=== TASK BRIEF ===
Begin at the first line and end at the line containing "return placed(name, mesh)". Extract exactly those lines.

%%

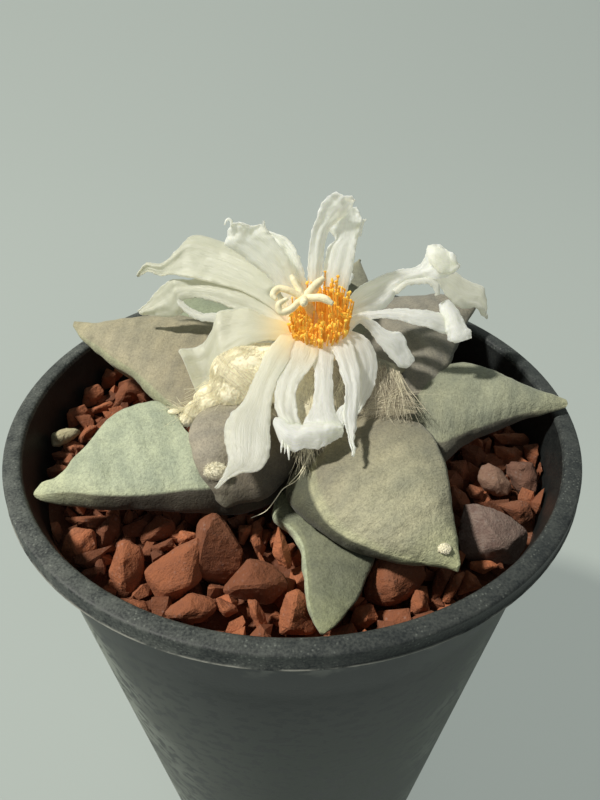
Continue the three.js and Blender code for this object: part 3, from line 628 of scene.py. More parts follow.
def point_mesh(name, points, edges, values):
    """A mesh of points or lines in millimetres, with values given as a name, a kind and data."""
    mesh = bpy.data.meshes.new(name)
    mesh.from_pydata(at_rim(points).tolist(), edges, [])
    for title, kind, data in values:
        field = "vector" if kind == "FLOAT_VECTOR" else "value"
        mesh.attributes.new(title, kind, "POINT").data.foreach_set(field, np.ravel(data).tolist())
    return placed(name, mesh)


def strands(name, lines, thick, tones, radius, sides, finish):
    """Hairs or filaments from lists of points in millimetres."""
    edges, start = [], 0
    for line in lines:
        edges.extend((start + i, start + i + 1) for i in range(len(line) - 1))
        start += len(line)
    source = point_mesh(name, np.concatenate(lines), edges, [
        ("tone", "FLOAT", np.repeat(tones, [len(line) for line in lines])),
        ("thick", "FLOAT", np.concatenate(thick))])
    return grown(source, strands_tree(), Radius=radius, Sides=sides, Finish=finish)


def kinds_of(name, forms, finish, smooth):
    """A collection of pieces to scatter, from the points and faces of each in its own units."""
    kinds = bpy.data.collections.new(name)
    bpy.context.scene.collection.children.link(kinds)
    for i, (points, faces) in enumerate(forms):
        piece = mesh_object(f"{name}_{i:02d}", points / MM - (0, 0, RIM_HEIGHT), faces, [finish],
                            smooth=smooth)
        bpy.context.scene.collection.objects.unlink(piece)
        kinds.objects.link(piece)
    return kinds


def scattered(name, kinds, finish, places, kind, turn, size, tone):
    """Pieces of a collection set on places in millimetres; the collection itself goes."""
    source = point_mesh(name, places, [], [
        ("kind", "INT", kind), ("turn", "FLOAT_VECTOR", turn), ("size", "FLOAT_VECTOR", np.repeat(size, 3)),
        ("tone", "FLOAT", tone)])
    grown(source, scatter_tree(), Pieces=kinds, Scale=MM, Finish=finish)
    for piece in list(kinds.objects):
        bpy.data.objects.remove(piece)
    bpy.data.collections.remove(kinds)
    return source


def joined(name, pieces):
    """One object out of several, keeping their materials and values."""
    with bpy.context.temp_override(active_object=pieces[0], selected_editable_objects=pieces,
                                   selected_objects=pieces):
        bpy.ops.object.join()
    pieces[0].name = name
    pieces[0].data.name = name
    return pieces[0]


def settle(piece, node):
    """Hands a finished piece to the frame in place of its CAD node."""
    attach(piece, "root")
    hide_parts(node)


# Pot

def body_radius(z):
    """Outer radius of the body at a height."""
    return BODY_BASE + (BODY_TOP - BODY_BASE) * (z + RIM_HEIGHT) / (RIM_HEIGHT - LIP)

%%

=== RESPONSE ===
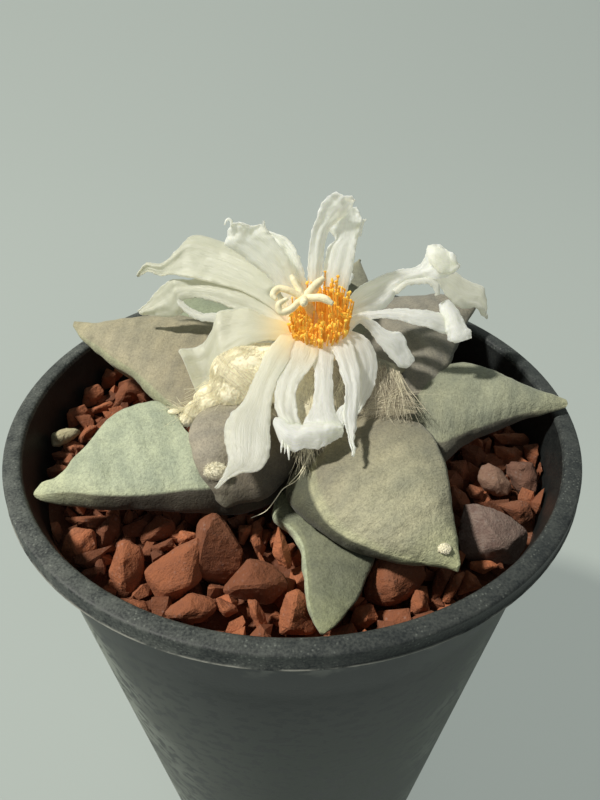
Continue the three.js and Blender code for this object: part 3, from line 628 of scene.py. More parts follow.
def point_mesh(name, points, edges, values):
    """A mesh of points or lines in millimetres, with values given as a name, a kind and data."""
    mesh = bpy.data.meshes.new(name)
    mesh.from_pydata(at_rim(points).tolist(), edges, [])
    for title, kind, data in values:
        field = "vector" if kind == "FLOAT_VECTOR" else "value"
        mesh.attributes.new(title, kind, "POINT").data.foreach_set(field, np.ravel(data).tolist())
    return placed(name, mesh)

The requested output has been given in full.